From the Inbox: A City of Fences, Provocation and Brain Damage
This week in letters to the editor
A City of Fences
I'm a newcomer, too, which is why I can relate so well to what you've written. However, I've lived here long enough to know that it's not what you've said but how you've said it that will raise eyebrows and ruffle feathers. It's been my observation that Jacksonville is the "City of Fences," and I could write an entire story from that perspective. It is a city that draws people away from, not to, the urban center.
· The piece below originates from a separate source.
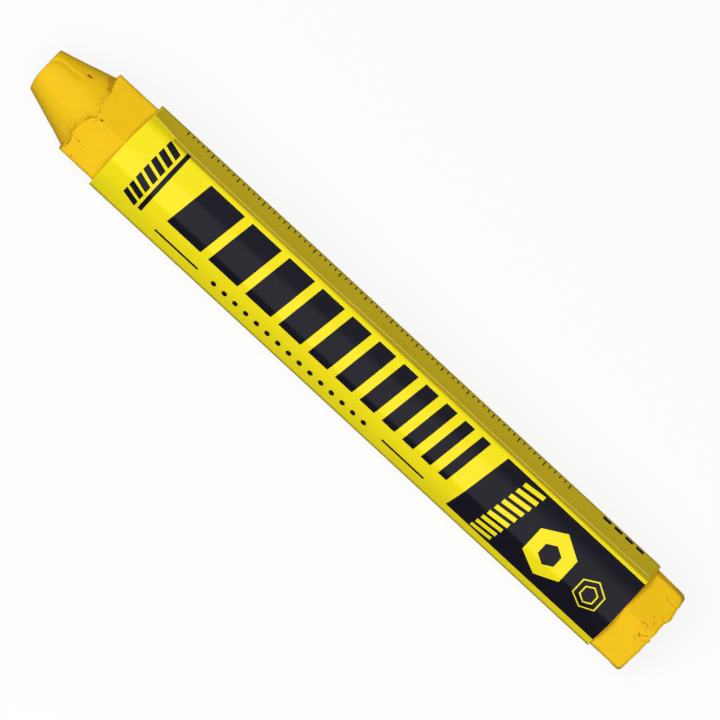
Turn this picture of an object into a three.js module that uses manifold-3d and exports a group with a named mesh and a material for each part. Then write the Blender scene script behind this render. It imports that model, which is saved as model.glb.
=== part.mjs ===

The “movement” happening all over that is not happening here is an interesting point; however, you can't fix what no one feels is broken. I've lived in six states — North, Midwest and South — prior to relocating here one year ago. Folks here are just doing their own thing, and every now and then they accidentally bump into each other with their cars. I agree that the driving etiquette is the worst I've seen. I've never lived anywhere where the respect for one’s fellow man was so minimized. Most of all, I've never seen so many fearful white middle-aged males gathered in one state.
I believe that Jacksonville has a rich history and tradition, like any other city, but that has been overshadowed by an influx of people from the rest of Florida, Georgia and the upper 48 who brought too much baggage. A city of fences indeed.
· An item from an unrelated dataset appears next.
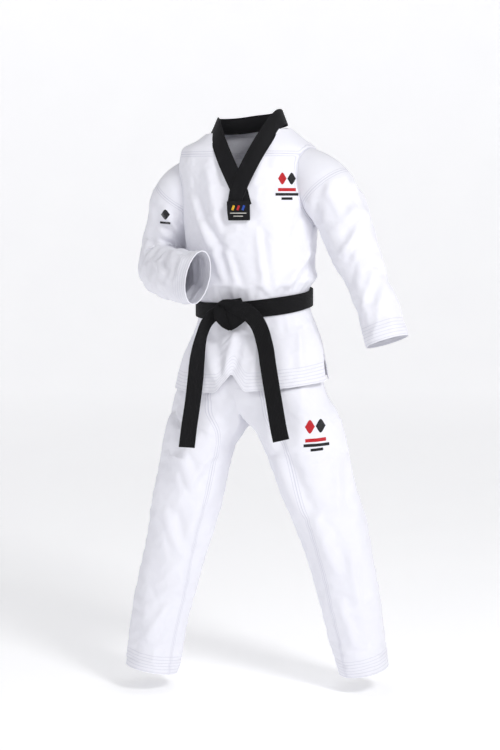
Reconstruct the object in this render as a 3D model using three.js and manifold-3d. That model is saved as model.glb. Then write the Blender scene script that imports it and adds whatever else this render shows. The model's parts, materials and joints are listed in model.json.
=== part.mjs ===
// A taekwondo uniform as it is worn: pullover jacket, trousers and belt, in millimetres, +Z up.
// The wearer's front faces -Y, and heights are measured up from the trouser hems.
// Every cloth piece is a thin closed shell cut from one of five lofts: torso, two sleeves, two legs.
import * as THREE from 'three';
import { mergeVertices } from 'three/addons/utils/BufferGeometryUtils.js';
import Module from 'manifold-3d';

const wasm = await Module();
wasm.setup();

// ---- driving dimensions -------------------------------------------------------------------------
const SHOULDER_HEIGHT = 1340;   // wearer's shoulders above the trouser hems: the garment's origin
const JACKET_WALL = 2.4;        // jacket cloth with its folds
const TROUSER_WALL = 2.2;       // trouser cloth
const SEAM_GAP = 0.4;           // clearance left along every seam
const LAYER_GAP = 0.95;         // clearance between two layers of cloth, facets included
const BELT_WIDTH = 40;
const BELT_WALL = 3;            // one turn of the belt
const BELT_HEIGHT = 918;        // middle of the belt
const YOKE_HEIGHT = 1274;       // yoke seam
const SKIRT_HINGE = 862;        // where the skirt flaps start to swing out, below the belt
const HEM_HEIGHT = 722;         // bottom of the jacket skirt
const HEM_FACING = 58;          // turned-up cloth inside the skirt hem, taller than the notch
const HEM_NOTCH = { width: 74, rise: 46, drop: 10 };   // drop: the hem dips this much at the front
const VENT_ANGLE = 5;           // each side vent takes this many degrees off both skirt panels
const NECK_HEIGHT = 1342;       // top edge of the yoke at the neck
const V_DEPTH = 134;            // from the neck down to the crossing of the lapels
const V_WIDTH = 62;             // half the neck opening at its top
const COLLAR = { width: 40, wall: 4, overlap: 5 };
const TAB = { width: 54, height: 44, wall: 1.6, drop: 46 };   // drop: below the crossing
const BADGE_WALL = 1.4;
const BADGE_LIFT = 0.9;         // a badge clears the folds of the cloth under it
const CUFF_LENGTH = 46;
const LEG_HEM_LENGTH = 46;
const WAISTBAND = { height: 36, below: 20, wall: 2.2, elastic: 1.6 };   // below: the middle of the belt
// The knot sits below the belt's middle, offset towards the wearer's right.
const KNOT = { width: 78, height: 56, depth: 26, drop: 8, offset: -13, bevel: 6 };
const TAIL_WALL = 5;
const CROTCH_HEIGHT = 690;      // where the seat divides into two legs
const ROUND_BODY = 36;          // facets around the torso
const ROUND_LIMB = 16;          // facets around a sleeve or a leg

// ---- lofts --------------------------------------------------------------------------------------
const rad = THREE.MathUtils.degToRad;
const lerp = THREE.MathUtils.lerp;
const vec = (x, y, z) => new THREE.Vector3(x, y, z);

// The torso is a stack of ovals: height, centre x, half width, half depth, turn to the wearer's
// right in degrees, rise at the wearer's left side, dip at the front.
const WAIST_OVAL = [10, 139, 104, 19, 11, 13];
const torsoOvals = [
  [700, 5, 200, 144, 22, 14, 10], [800, 8, 176, 130, 21, 13, 11],
  [BELT_HEIGHT - BELT_WIDTH / 2, ...WAIST_OVAL], [BELT_HEIGHT + BELT_WIDTH / 2, ...WAIST_OVAL],
  [975, 8, 154, 115, 17, 8, 8], [1060, 4, 161, 119, 14, 4, 4], [1160, 0, 167, 121, 12, 0, 0],
  [1235, -3, 172, 113, 12, 0, 0], [1286, -4, 166, 98, 12, 0, 0], [1316, -2, 124, 84, 12, 4, 0],
  [NECK_HEIGHT, 2, 86, 70, 12, 8, -10], [1362, 2, 76, 62, 12, 8, -10],
];
const UNDER_JACKET = JACKET_WALL + LAYER_GAP;
const [, bandWidth, bandDepth] = WAIST_OVAL.map((size) => size - UNDER_JACKET);
const seatOvals = [
  [CROTCH_HEIGHT, 5, 178, 124, 22, 0, 0], [740, 6, 166, 119, 21, 4, 3], [800, 8, 150, 110, 21, 8, 6],
  [BELT_HEIGHT - WAISTBAND.below, WAIST_OVAL[0], bandWidth, bandDepth, ...WAIST_OVAL.slice(3)],
];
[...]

— Marieh, via folioweekly.com
Refreshing and Provocative
I am a transplant from the Northeast, living much of my life in Boston (180-degree difference in views, with a real semblance of identity to a city). With that said, I never could put my finger firmly down on why Jacksonville, and the Downtown area more specifically, stays so far behind in attitude for change.
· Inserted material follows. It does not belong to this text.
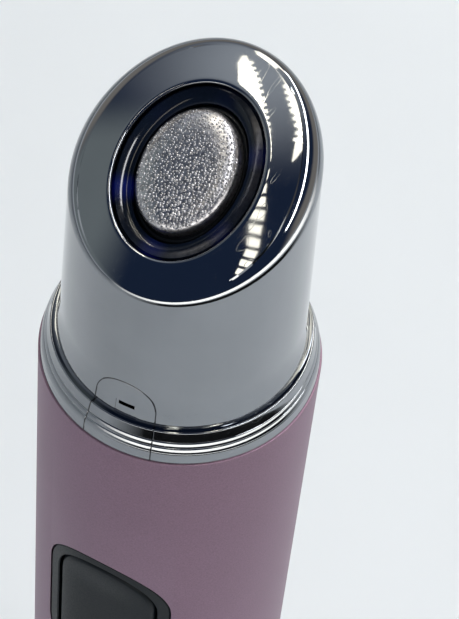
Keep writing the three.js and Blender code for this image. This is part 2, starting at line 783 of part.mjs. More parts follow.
// Chassis: an open trough for the cell, with ribs, two posts and a plate under the head
function makeChassis() {
  const reach = handleRadius + overrun;
  const trough = ring(chassisRadius, chassisBore, chassisBottom, chassisTop);
  const back = box(-reach, -chassisFront, 0, reach, reach, handleTop);
  const bore = disc(cellRadius + clearance, 0, handleTop, smallSteps * 2).translate([0, cellMiddle, 0]);
  const slotHalf = cellRadius + clearance;
  const frontSlot = box(-slotHalf, -reach, cellBottom, slotHalf, cellMiddle, cellBottom + cellLength);
  const ribHeights = [
    ...cellRibShares.map((share) => cellBottom + cellLength * share),
    buttonHeight - switchRibReach - chassisRib / 2,
    buttonHeight + coilRibReach - chassisRib / 2,
  ];
  const halfRib = chassisRib / 2;
  const ribs = ribHeights.map((z) => cut(chassisFill(z - halfRib, z + halfRib), bore, frontSlot));
  const stopGap = tabThickness + 2 * clearance;
  const lowStop = cellBottom - stopGap;
  const highStop = cellBottom + cellLength + stopGap;
  const stops = [
    chassisFill(lowStop - chassisRib, lowStop),
    chassisFill(highStop, highStop + chassisRib),
  ];
  const chargeSlot = box(
    -chargeBoardWidth / 2 - clearance, socketThickness / 2, chargeRib - overrun,
    chargeBoardWidth / 2 + clearance, socketThickness / 2 + boardThickness + 2 * clearance, chargeBoardTop,
  );
  const leadGap = chargeLeadAcross + 2 * leadRadius;
  const leadSlot = box(-leadGap, -reach, chargeRib - overrun, leadGap, 0, chargeBoardTop);
  const chargeHolder = cut(chassisFill(chargeRib, chargeRib + chassisRib), chargeSlot, leadSlot);
  const postHeights = [cellBottom - lowerPost, buttonHeight + switchSize / 2 + upperPost];
  const postBack = -chassisBore - chassisWall / 2;
  const posts = postHeights.map((z) => barToFront(postRadius, 0, z, postBack, chassisFront));
  const postBores = postHeights.map(
    (z) => barToFront(screwShank + fitGap, 0, z, boardFront - screwLength - clearance, handleRadius),
  );
  const plate = chassisFill(chassisTop - chassisPlate, chassisTop);
  const plateHole = disc(motorRadius, 0, handleTop, smallSteps).translate([0, motorOffset, 0]);
  const screwHoles = [-bossAcross, bossAcross].map((x) => {
    const hole = disc(screwShank + fitGap, chassisTop - chassisPlate - overrun, handleTop, smallSteps);
    return hole.translate([x, -bossFront, 0]);
  });
  const walls = [...ribs, ...stops, chargeHolder, ...posts, cut(plate, plateHole)];
  const shell = joined(trough.intersect(back), ...walls);
  piece('chassis', cut(shell, ...postBores, ...screwHoles), inner);

  // Screws of the main board, from the front, and of the head, from below
  postHeights.forEach((z, i) => {
    const mesh = piece(`board_screw_${i + 1}`, screw(), nickel);
    mesh.rotation.x = -Math.PI / 2;
    mesh.position.set(0, -boardFront - screwHeadHeight - seamGap, z);
  });
  [-bossAcross, bossAcross].forEach((x, i) => {
    const mesh = piece(`head_screw_${i + 1}`, screw(), nickel);
    mesh.position.set(x, -bossFront, chassisTop - chassisPlate - screwHeadHeight - seamGap);
  });
  const holes = postHeights.map((z) => barToFront(screwShank + fitGap, 0, z, 0, handleRadius));
  const board = box(-boardHalfWidth, -boardFront, boardBottom, boardHalfWidth, -boardBack, boardTop);
  piece('main_board', cut(board, ...holes), laminate);
}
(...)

I found your article stimulating and mind-opening, and believe you are a refreshing and provocative voice for change. I look forward to reading more of your articles to come. Hopefully your articles will factor into mobilizing people to act for change within a city that could offer so much.
— Michael Sussman
Jimmy Smith is toast, Justin Blackmon is a hash brownie, Brad Meester is not white bread but cornbread, and Jeremy Mincey would oversleep because of too much beer bread. As for the author's racist theory, it's apparent that he's dealing with half a loaf and that it's half-baked. Has he forgotten the average length of an NFL career and that the Meester played for 14 years? Perhaps Mr. Gancarski played contact sports and is suffering from chronic traumatic encephalopathy.